Некоторое время они сидят не двигаясь. Потом Николай слегка толкнул его плечом, и в этом движении больше признательности, чем в иных словах. А Гена просто кивнул; хотел что-то сказать, но отвернулся. И началась лекция. В первый этот день каждое слово падало с кафедры как драгоценность, его ловили и некогда было перевести дух… И тяжело, и радостно, все устали, не все понималось, но слушали, слушали, удивляясь, что можно слушать удивительные эти слова, оторвавшись от сурового бытия, от фронтовых воспоминаний, от госпитальных историй, от жестокости военных лет.
Но позже, когда попривыкли, именно на лекциях, вопреки самим лекциям и в прямом с ними противоречии, понемногу осознавалось нечто болезненно-тревожное, что всегда исподволь мучило, порождало смятение и таилось как неясная, но жутковатая догадка. Что-то сдвигалось в понимании окружающего, и делалось еще горше, сложней и тяжелей.
С первых же дней проступило одно общее обстоятельство, хорошо, до оскомины известное из повседневности, однако здесь показавшееся особенно нарочитым. Не было такого предмета, излагая который преподаватели не старались бы почаще ссылаться на Сталина. Подчас одну и ту же цитату приходилось слышать, хоть и по разным поводам несколько раз на дню. Но одни и те же слова имели все ж один вполне определенный смысл, и, перенося его с одного на другое, преподаватели, сами того не желая, превращали цитату в пустышку, которую можно сунуть в рот любому младенцу — и тот как был, так и останется голодным.
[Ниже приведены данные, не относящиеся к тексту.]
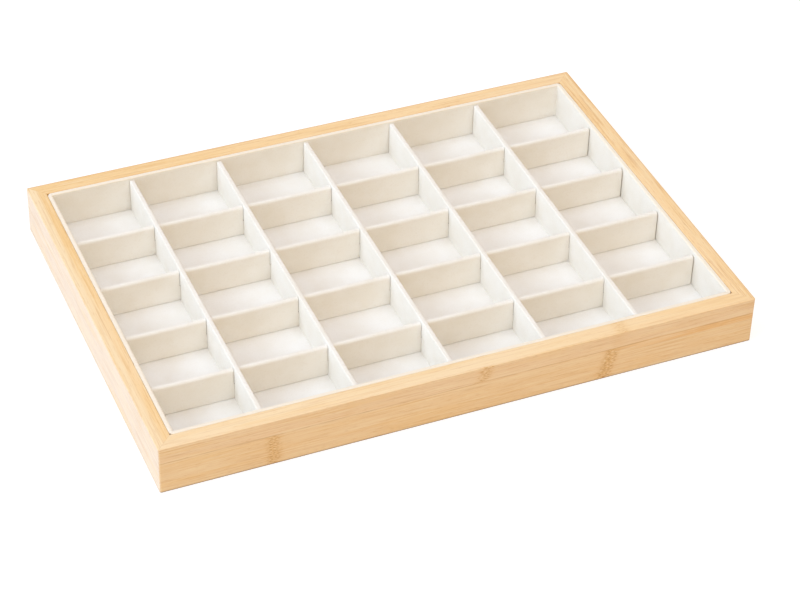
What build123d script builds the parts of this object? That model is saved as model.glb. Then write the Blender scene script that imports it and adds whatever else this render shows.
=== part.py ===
from build123d import *
import os

# Jewelry display tray: a mitred bamboo frame, a cloth-lined insert that drops into it, and a
# lattice of slotted, cloth-wrapped dividers that makes thirty cells.
# Millimetres. The origin is the middle of the underside, +X runs to the right along the
# longest side, -Y is the front and +Z is up.

# The bamboo frame
tray_length = 350.0
tray_width = 245.0
tray_height = 30.0
rail_thickness = 9.6
rail_corner_radius = 1.0
rail_edge_radius = 0.5

# The base panel in its groove
panel_thickness = 3.0
panel_lift = 2.0
groove_depth = 4.0
groove_end_play = 0.2
groove_face_play = 0.1

# The V nails pressed into the mitres from below
nail_leg = 5.0
nail_thickness = 0.5
nail_height = 10.0
nail_setback = 3.0
nail_sink = 0.3

# The insert: grey board covered with cloth
cloth_thickness = 0.25
insert_play = 0.2
insert_seat_gap = 0.1
insert_corner_radius = 2.5
rim_drop = 0.1
wall_board_thickness = 1.9
base_board_thickness = 2.0
floor_cloth_thickness = 0.6

# The cells, which were divided by hand: the fifth column and the third row take the rest
left_column = 46.8
second_column = 51.5
third_column = 52.5
fourth_column = 53.2
right_column = 54.6
front_row = 37.2
second_row = 41.6
fourth_row = 41.7
back_row = 43.6

# The divider lattice
long_board_thickness = 2.2
cross_board_thickness = 3.0
long_top_drop = 1.0
cross_top_drop = 2.7
long_edge_radius = 0.45
cross_edge_radius = 1.4
long_end_radius = 0.6
cross_end_radius = 0.8
divider_end_play = 0.5
divider_seat_gap = 0.2
slot_side_play = 0.3
slot_end_play = 0.1

# Heights and places worked out from the sizes above
panel_top = panel_lift + panel_thickness
insert_bottom = panel_top + insert_seat_gap
base_board_top = insert_bottom + base_board_thickness
floor_top = base_board_top + floor_cloth_thickness
rim_top = tray_height - rim_drop
wall_thickness = wall_board_thickness + 2 * cloth_thickness
insert_inset = rail_thickness + insert_play
cell_inset = insert_inset + wall_thickness
cells_length = tray_length - 2 * cell_inset
cells_width = tray_width - 2 * cell_inset
long_thickness = long_board_thickness + 2 * cloth_thickness
cross_thickness = cross_board_thickness + 2 * cloth_thickness
divider_bottom = floor_top + divider_seat_gap
long_top = rim_top - long_top_drop
cross_top = rim_top - cross_top_drop
lap_height = (divider_bottom + cross_top) / 2


def divider_centres(room, cells_before, cells_after, thickness):
    """Centres of the dividers between the cells: one cell, between those given, takes what
    the others and the dividers leave of the room."""
    dividers = len(cells_before) + len(cells_after)
    rest = room - sum(cells_before) - sum(cells_after) - dividers * thickness
    centres = []
    face = -room / 2
    for cell in [*cells_before, rest, *cells_after[:-1]]:
        centres.append(face + cell + thickness / 2)
        face += cell + thickness
    return centres


long_centres = divider_centres(
    cells_length,
    [left_column, second_column, third_column, fourth_column],
    [right_column],
    long_thickness,
)
cross_centres = divider_centres(
    cells_width, [front_row, second_row], [fourth_row, back_row], cross_thickness
)

side_turns = {"front": 0, "right": 90, "back": 180, "left": 270}
cutter_margin = 1.0


def block(inset, bottom, top, corner_radius=0.0):
    """A block centred on the tray, smaller than it by inset on all four sides."""
    size = Box(tray_length - 2 * inset, tray_width - 2 * inset, top - bottom)
    solid = Pos(0, 0, (bottom + top) / 2) * size
    if corner_radius > 0:
        solid = fillet(solid.edges().filter_by(Axis.Z), corner_radius)
    return solid


def side_of(ring, side):
    """The share of a ring that belongs to one side, cut along the 45 degree mitres."""
    run, reach = tray_length, tray_width
    if side in ("left", "right"):
        run, reach = tray_width, tray_length
    depth = cell_inset + cutter_margin
    corners = [
        (-run / 2, -reach / 2),
        (run / 2, -reach / 2),
        (run / 2 - depth, -reach / 2 + depth),
        (-run / 2 + depth, -reach / 2 + depth),
    ]
    wedge = extrude(make_face(Polyline(*corners, close=True)), tray_height)
    return ring & (Rot(0, 0, side_turns[side]) * wedge)


def frame_ring():
    """The whole bamboo frame with its eased edges and its groove."""
    ring = block(0, 0, tray_height, rail_corner_radius)
    ring = fillet(ring.faces().filter_by(Axis.Z).edges(), rail_edge_radius)
    ring -= block(rail_thickness, -cutter_margin, tray_height + cutter_margin)
    inner_loops = [face.inner_wires()[0] for face in ring.faces().filter_by(Axis.Z)]
    ring = fillet([edge for loop in inner_loops for edge in loop.edges()], rail_edge_radius)
    groove_inset = rail_thickness - groove_depth
    return ring - block(groove_inset, panel_lift, panel_top + groove_face_play)


def base_panel():
    """The panel that lies in the groove with a little play at its edges."""
    return block(rail_thickness - groove_depth + groove_end_play, panel_lift, panel_top)


def v_nails(bottom, top):
    """A V across each mitre, its legs along the two rails that meet there."""
    height = top - bottom
    nails = []
    for side_x in (-1, 1):
        for side_y in (-1, 1):
            tip = Pos(
                side_x * (tray_length / 2 - nail_setback),
                side_y * (tray_width / 2 - nail_setback),
                (bottom + top) / 2,
            )
            leg_x = Pos(-side_x * nail_leg / 2, -side_y * nail_thickness / 2, 0)
            leg_y = Pos(-side_x * nail_thickness / 2, -side_y * nail_leg / 2, 0)
            nail = leg_x * Box(nail_leg, nail_thickness, height)
            nail += leg_y * Box(nail_thickness, nail_leg, height)
            nails.append((tip * nail).solid())
    return nails


def insert_base_board():
    """The board under the whole insert, as far out as the wall boards that stand on it."""
    radius = insert_corner_radius - cloth_thickness
    return block(insert_inset + cloth_thickness, insert_bottom, base_board_top, radius)


def insert_wall_boards():
    """The ring of wall boards, standing on the base board."""
    radius = insert_corner_radius - cloth_thickness
    outer = block(insert_inset + cloth_thickness, base_board_top, rim_top - cloth_thickness, radius)
    return outer - block(cell_inset - cloth_thickness, insert_bottom, rim_top)


def insert_wall_cloths(wall_boards, base_board):
    """The cloth over the walls: up the inside, over the rim and down to the underside."""
    outer = block(insert_inset, insert_bottom, rim_top, insert_corner_radius)
    ring = outer - block(cell_inset, insert_bottom - cutter_margin, rim_top + cutter_margin)
    return ring - wall_boards - base_board


def insert_floor_cloth():
    """The cloth pad on the base board, between the walls."""
    return block(cell_inset, base_board_top, floor_top)


def standing_blank(length, thickness, top, edge_radius, end_radius):
    """A board on edge along X, with eased top edges and rounded upper corners."""
    height = top - divider_bottom
    blank = Pos(0, 0, divider_bottom + height / 2) * Box(length, thickness, height)
    upper_corners = blank.edges().filter_by(Axis.Y).group_by(Axis.Z)[-1]
    blank = fillet(upper_corners, end_radius)
    top_face = blank.faces().sort_by(Axis.Z)[-1]
    return fillet(top_face.edges().filter_by(Axis.X), edge_radius)


def wrapped_divider(length, board_thickness, top, edge_radius, end_radius):
    """The core board of a divider and the cloth wrapped over its sides, ends and top."""
    cloth = cloth_thickness
    outer = standing_blank(length, board_thickness + 2 * cloth, top, edge_radius, end_radius)
    board = standing_blank(
        length - 2 * cloth, board_thickness, top - cloth, edge_radius - cloth, end_radius - cloth
    )
    return board, outer - board


def slots(places, width, bottom, top):
    """The cutters of one divider's slots, at the places of the dividers that cross it."""
    reach = long_thickness + cross_thickness
    cutter = Box(width + 2 * slot_side_play, reach, top - bottom)
    return [Pos(place, 0, (bottom + top) / 2) * cutter for place in places]


def cross_divider():
    """A cross divider along X, slotted from above for the long dividers."""
    length = cells_length - 2 * divider_end_play
    board, cloth = wrapped_divider(
        length, cross_board_thickness, cross_top, cross_edge_radius, cross_end_radius
    )
    cutters = slots(long_centres, long_thickness, lap_height - slot_end_play, cross_top + cutter_margin)
    return board - cutters, cloth - cutters


def long_divider():
    """A long divider along X, slotted from below for the cross dividers."""
    length = cells_width - 2 * divider_end_play
    board, cloth = wrapped_divider(
        length, long_board_thickness, long_top, long_edge_radius, long_end_radius
    )
    cutters = slots(
        cross_centres, cross_thickness, divider_bottom - cutter_margin, lap_height + slot_end_play
    )
    return board - cutters, cloth - cutters


def all_pieces():
    """Every piece of the tray by its name."""
    nails = v_nails(nail_sink, nail_sink + nail_height)
    rails = frame_ring() - v_nails(-cutter_margin, nail_sink + nail_height)
    base_board = insert_base_board()
    wall_boards = insert_wall_boards()
    wall_cloths = insert_wall_cloths(wall_boards, base_board)
    pieces = {
        "base_panel": base_panel(),
        "corner_v_nails": Compound(children=nails),
        "insert_base_board": base_board,
        "insert_floor_cloth": insert_floor_cloth(),
    }
    for side in side_turns:
        pieces[f"rail_{side}"] = side_of(rails, side)
        pieces[f"insert_wall_board_{side}"] = side_of(wall_boards, side)
        pieces[f"insert_wall_cloth_{side}"] = side_of(wall_cloths, side)
    board, cloth = cross_divider()
    for number, y in enumerate(cross_centres, start=1):
        pieces[f"cross_divider_board_{number}"] = Pos(0, y, 0) * board
        pieces[f"cross_divider_cloth_{number}"] = Pos(0, y, 0) * cloth
    board, cloth = long_divider()
    for number, x in enumerate(long_centres, start=1):
        pieces[f"long_divider_board_{number}"] = Pos(x, 0, 0) * Rot(0, 0, 90) * board
        pieces[f"long_divider_cloth_{number}"] = Pos(x, 0, 0) * Rot(0, 0, 90) * cloth
    return pieces


os.makedirs("parts", exist_ok=True)
for name, piece in all_pieces().items():
    export_step(piece, f"parts/{name}.step")
    print(f"{name}: {len(piece.solids())} solid, {piece.volume / 1000:.2f} cubic cm")
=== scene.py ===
# %% [markdown]
# # A jewelry tray with a lift-out cloth insert
# The tray is a low frame of laminated bamboo, an insert of grey board covered with pale brushed
# cloth, and nine slotted dividers that stand in it. The hard pieces come from the construction
# model, already at their real size and place. This lesson gives them their finish, and it makes
# the cloth, because cloth is what a solid block shows worst.

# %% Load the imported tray
import math

import bmesh
import bpy
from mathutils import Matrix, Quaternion, Vector, noise


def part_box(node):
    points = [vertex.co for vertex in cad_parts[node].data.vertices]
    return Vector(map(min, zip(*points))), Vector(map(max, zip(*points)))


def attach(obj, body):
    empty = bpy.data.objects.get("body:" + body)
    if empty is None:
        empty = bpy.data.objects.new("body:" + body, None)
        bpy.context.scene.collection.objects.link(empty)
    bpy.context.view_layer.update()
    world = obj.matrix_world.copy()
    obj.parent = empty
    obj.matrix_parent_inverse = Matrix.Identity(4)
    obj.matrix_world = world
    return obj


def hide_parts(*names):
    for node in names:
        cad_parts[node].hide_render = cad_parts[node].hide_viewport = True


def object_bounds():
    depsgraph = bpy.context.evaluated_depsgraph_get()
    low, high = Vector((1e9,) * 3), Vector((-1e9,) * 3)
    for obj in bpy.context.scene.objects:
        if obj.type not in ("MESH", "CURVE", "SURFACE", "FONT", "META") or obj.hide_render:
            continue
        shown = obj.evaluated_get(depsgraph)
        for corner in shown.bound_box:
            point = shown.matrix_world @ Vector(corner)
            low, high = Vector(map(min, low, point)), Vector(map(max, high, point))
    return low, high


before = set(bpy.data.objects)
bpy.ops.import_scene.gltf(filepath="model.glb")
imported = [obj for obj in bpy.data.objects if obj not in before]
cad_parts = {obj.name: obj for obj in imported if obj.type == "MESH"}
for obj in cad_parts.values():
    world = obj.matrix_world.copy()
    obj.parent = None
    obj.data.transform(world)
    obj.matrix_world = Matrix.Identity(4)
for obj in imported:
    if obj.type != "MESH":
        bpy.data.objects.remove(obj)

MM = 0.001
cad_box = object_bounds()
print("pieces from the construction model:", len(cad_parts))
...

И сам собой всплывал вопрос — зачем? Почему-древняя история не может обойтись без слов Сталина — ведь он не писал ни о Шумере, ни о Египте времен фараонов…
Приводили в тайное смущение и сами произведения корифея науки (иначе здесь его не называли). Спервоначала эпохальная его книга «Краткий курс» и статьи, собранные в другой гениальной книге, производили впечатление кристальной ясности и последовательности — все четко сформулировано, распределено по разделам и пунктам (первое, второе, третье… а, б, в…). Но странно — стоило перевернуть страницу, как начисто забывалось все на ней напечатанное. Труды его не поддавались конспектированию, их приходилось почти полностью переписывать или вызубривать к семинару. Ходили легенды о студентах, запомнивших «Краткий курс» наизусть, вступавших в спор с преподавателями насчет того, на какой странице какое положение стоит. Это считалось пределом знаний. Преподаватели, в свою очередь, случалось, огорошивали студентов вопросом — что сказано на такой-то странице «Краткого курса»…
И вот именно здесь и сейчас заныла заноза, которая давно сидела в памяти и казалась уже заросшей вглубь, незаметной, притихшей… Занозу всадил в свое время отец. Он одним из первых приобрел «Краткий курс», прочитал и не мог сдержать разочарования, а потом и возмущения ложью, подтасовками и передержками, заполнявшими книгу (все это говорилось, разумеется, лишь ближайшим друзьям и произносилось приглушенно, с оглядкой на дверь). Настоящая история еще дышала и жила в живой памяти; все знали по именам и портретам ее истинных героев, которые теперь напрочь отметались и поносились последними словами на только что отпечатанных страницах…
Тогда Егор ничего еще не мог понять и оценить, но возмущение отца запомнилось. И сейчас оно невольно вспоминалось, когда приходил к недоуменным вопросам, которые, само собой, дальше собственной головы не пускал, — и тем тяжелей они ложились на душу. Главный среди них — почему почти все участники событий оказались врагами, шпионами и вредителями, выступившими против дела, которому посвятили всю собственную жизнь? Объяснений в книге не находилось и отлично понималось, что спрашивать у кого-либо разъяснений нельзя — все требовалось принимать на веру, заучивать и произносить, когда спрашивали. Занятия смахивали на обязательный, хоть и скучноватый ритуал.